__Exercise task__
Each line of the material must be returned exactly.

__Stored data__
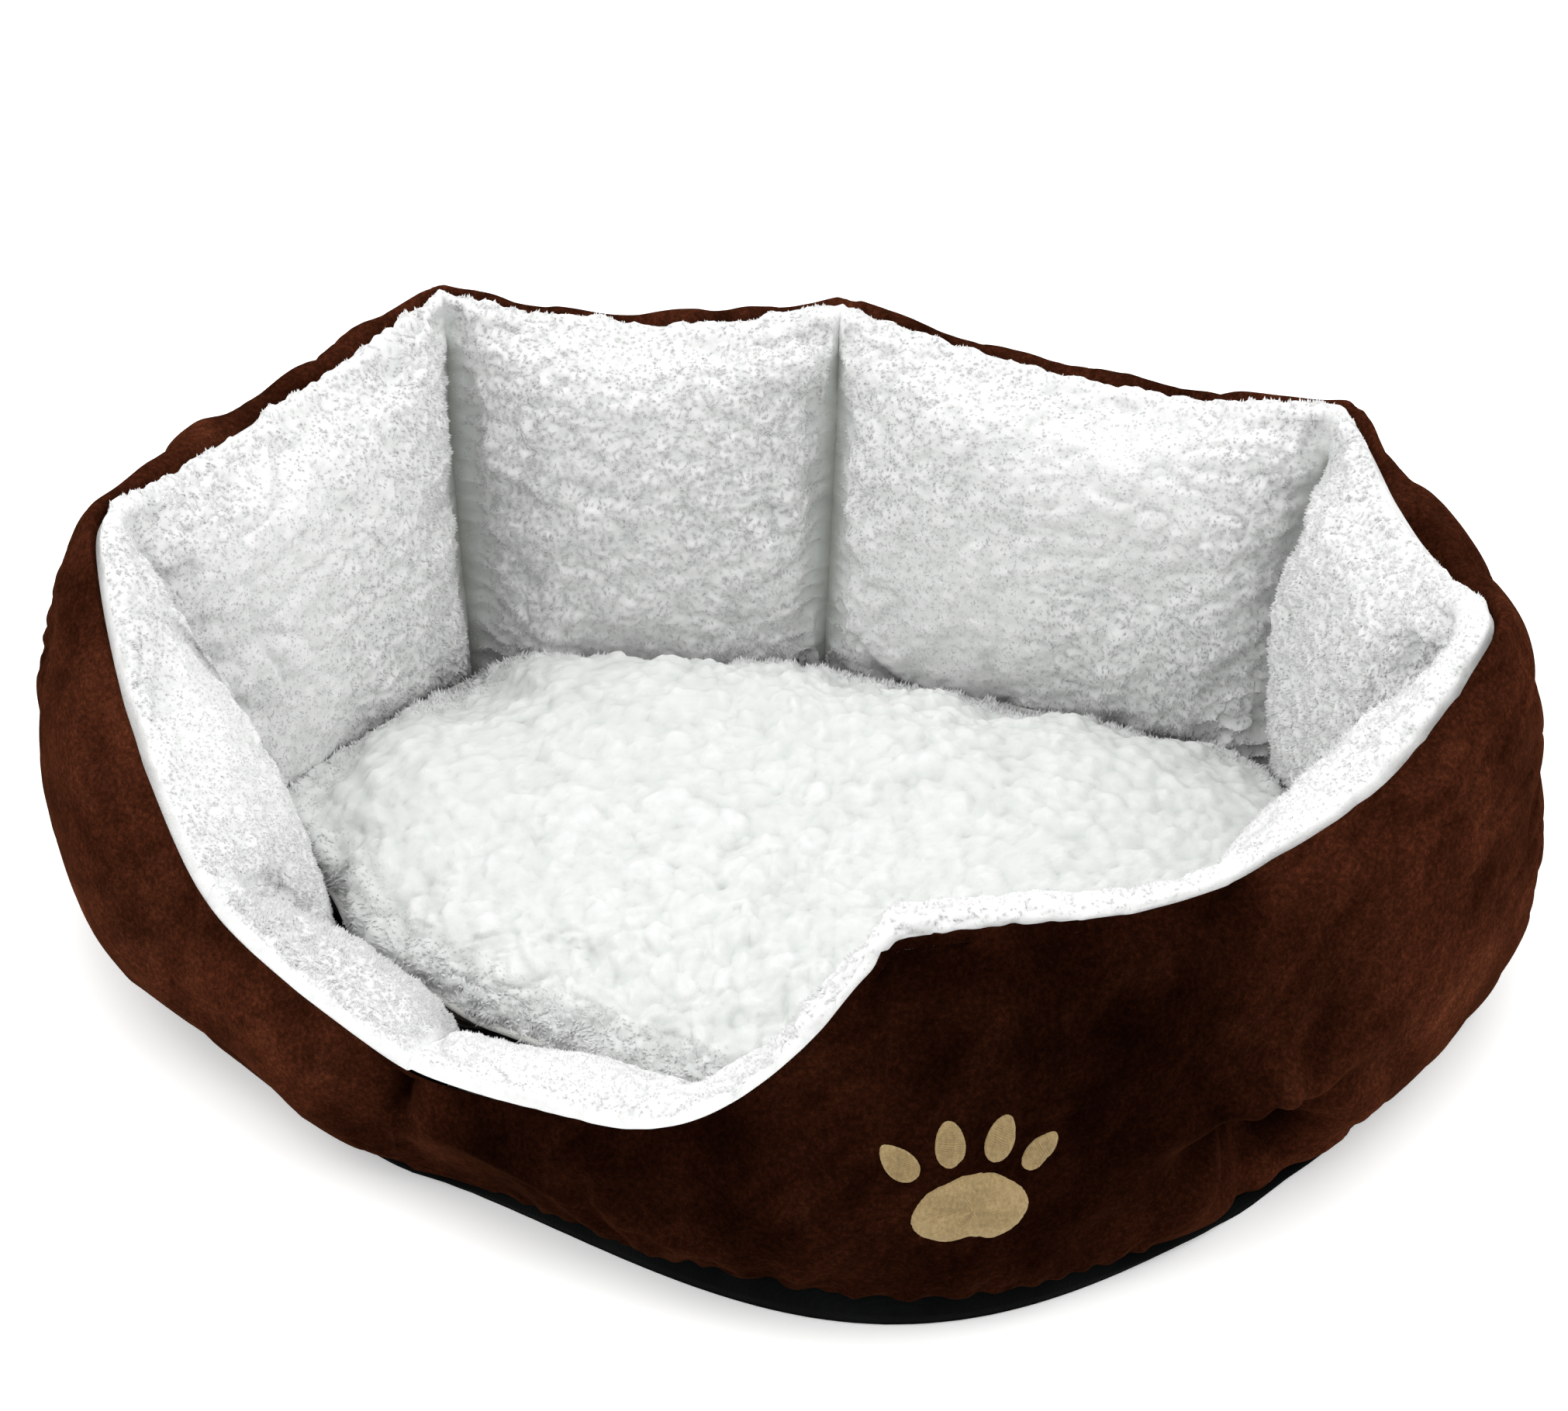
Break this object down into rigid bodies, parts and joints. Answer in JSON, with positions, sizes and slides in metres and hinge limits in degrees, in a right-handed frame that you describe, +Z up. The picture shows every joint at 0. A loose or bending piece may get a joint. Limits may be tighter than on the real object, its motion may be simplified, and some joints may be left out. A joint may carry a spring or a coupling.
{
  "type": "pet cushion bed",
  "caption": "Polygonal plush pet bed with stuffed suede walls, a fleece lining, a low front entrance and a loose mat.",
  "frame": {"origin": "middle of the bed's outline, on the floor under it", "axes": "+X across the bed to the right of someone facing its low entrance, +Y from the entrance to the tall back wall, +Z up"},
  "size_m": [0.5956, 0.4698, 0.1916],
  "materials": {
    "suede": "dark brown brushed micro-suede, velvety nap",
    "fleece": "white sherpa fleece, curly clumped pile",
    "fibre": "loose white polyester fibre",
    "base_cloth": "black non-slip woven base fabric with small grip dots",
    "floor_cloth": "dark brown plain woven cloth",
    "embroidery": "tan satin-stitch embroidery thread",
    "piping": "white cord piping"
  },
  "bodies": {
    "bed": {"outer_panel_right_back": "suede", "outer_panel_back_right": "suede", "outer_panel_back_left": "suede", "outer_panel_left_back": "suede", "outer_panel_left": "suede", "outer_panel_front_left": "suede", "outer_panel_front": "suede", "outer_panel_right_front": "suede", "lining_panel_right_back": "fleece", "lining_panel_back_right": "fleece", "lining_panel_back_left": "fleece", "lining_panel_left_back": "fleece", "lining_panel_left": "fleece", "lining_panel_front_left": "fleece", "lining_panel_front": "fleece", "lining_panel_right_front": "fleece", "wall_fill_right_back": "fibre", "wall_fill_back_right": "fibre", "wall_fill_back_left": "fibre", "wall_fill_left_back": "fibre", "wall_fill_left": "fibre", "wall_fill_front_left": "fibre", "wall_fill_front": "fibre", "wall_fill_right_front": "fibre", "corner_seams": "suede", "base_turn_up": "base_cloth", "base_sheet": "base_cloth", "floor_pad": "fibre", "floor_cloth": "floor_cloth", "paw_pad": "embroidery", "paw_toes": "embroidery"},
    "mat": {"mat_top": "fleece", "mat_bottom": "floor_cloth", "mat_fill": "fibre", "mat_piping": "piping"}
  },
  "joints": [
    {"name": "mat_lift", "type": "slide", "parent": "bed", "child": "mat", "axis": [0, 0, 1], "range_m": [0, 0.22]}
  ]
}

__Solution to the problem__
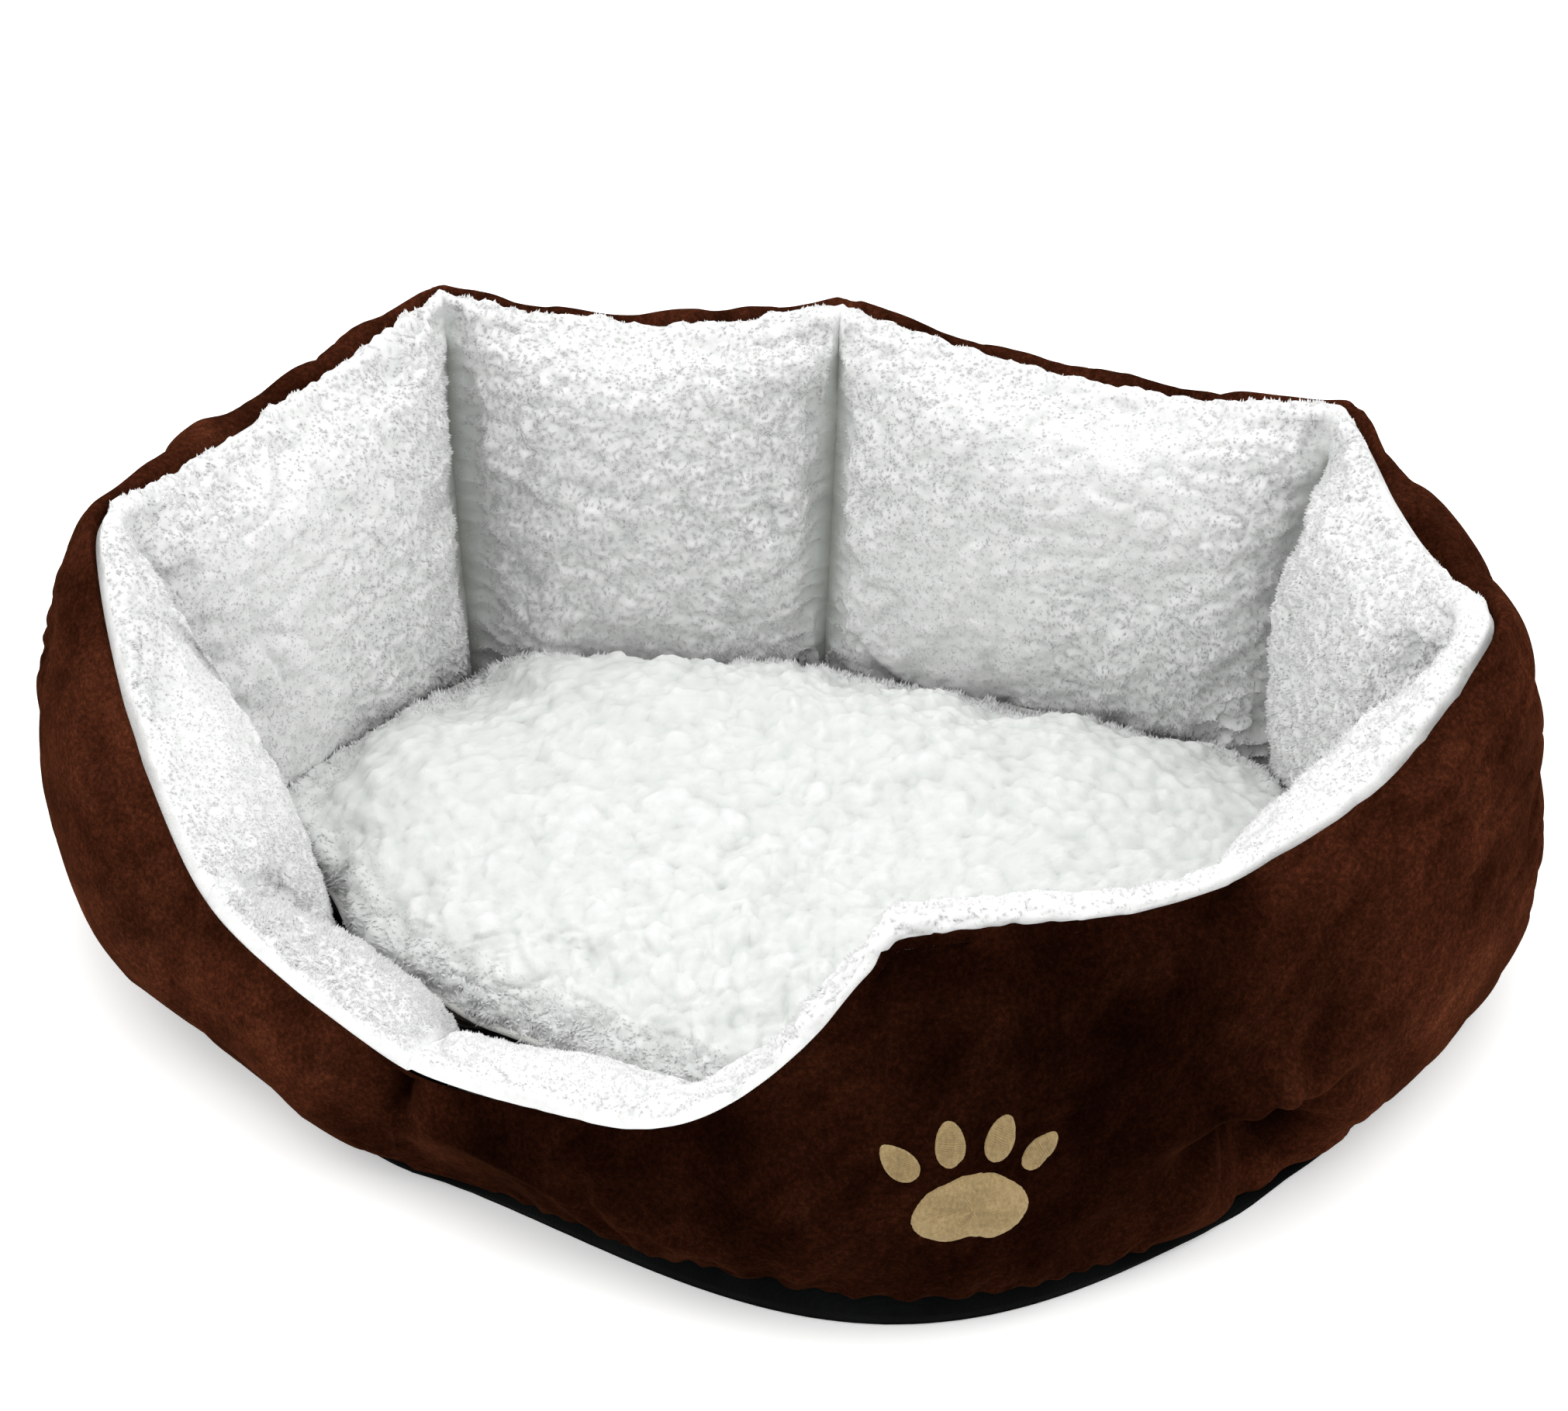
Break this object down into rigid bodies, parts and joints. Answer in JSON, with positions, sizes and slides in metres and hinge limits in degrees, in a right-handed frame that you describe, +Z up. The picture shows every joint at 0. A loose or bending piece may get a joint. Limits may be tighter than on the real object, its motion may be simplified, and some joints may be left out. A joint may carry a spring or a coupling.
{
  "type": "pet cushion bed",
  "caption": "Polygonal plush pet bed with stuffed suede walls, a fleece lining, a low front entrance and a loose mat.",
  "frame": {"origin": "middle of the bed's outline, on the floor under it", "axes": "+X across the bed to the right of someone facing its low entrance, +Y from the entrance to the tall back wall, +Z up"},
  "size_m": [0.5956, 0.4698, 0.1916],
  "materials": {
    "suede": "dark brown brushed micro-suede, velvety nap",
    "fleece": "white sherpa fleece, curly clumped pile",
    "fibre": "loose white polyester fibre",
    "base_cloth": "black non-slip woven base fabric with small grip dots",
    "floor_cloth": "dark brown plain woven cloth",
    "embroidery": "tan satin-stitch embroidery thread",
    "piping": "white cord piping"
  },
  "bodies": {
    "bed": {"outer_panel_right_back": "suede", "outer_panel_back_right": "suede", "outer_panel_back_left": "suede", "outer_panel_left_back": "suede", "outer_panel_left": "suede", "outer_panel_front_left": "suede", "outer_panel_front": "suede", "outer_panel_right_front": "suede", "lining_panel_right_back": "fleece", "lining_panel_back_right": "fleece", "lining_panel_back_left": "fleece", "lining_panel_left_back": "fleece", "lining_panel_left": "fleece", "lining_panel_front_left": "fleece", "lining_panel_front": "fleece", "lining_panel_right_front": "fleece", "wall_fill_right_back": "fibre", "wall_fill_back_right": "fibre", "wall_fill_back_left": "fibre", "wall_fill_left_back": "fibre", "wall_fill_left": "fibre", "wall_fill_front_left": "fibre", "wall_fill_front": "fibre", "wall_fill_right_front": "fibre", "corner_seams": "suede", "base_turn_up": "base_cloth", "base_sheet": "base_cloth", "floor_pad": "fibre", "floor_cloth": "floor_cloth", "paw_pad": "embroidery", "paw_toes": "embroidery"},
    "mat": {"mat_top": "fleece", "mat_bottom": "floor_cloth", "mat_fill": "fibre", "mat_piping": "piping"}
  },
  "joints": [
    {"name": "mat_lift", "type": "slide", "parent": "bed", "child": "mat", "axis": [0, 0, 1], "range_m": [0, 0.22]}
  ]
}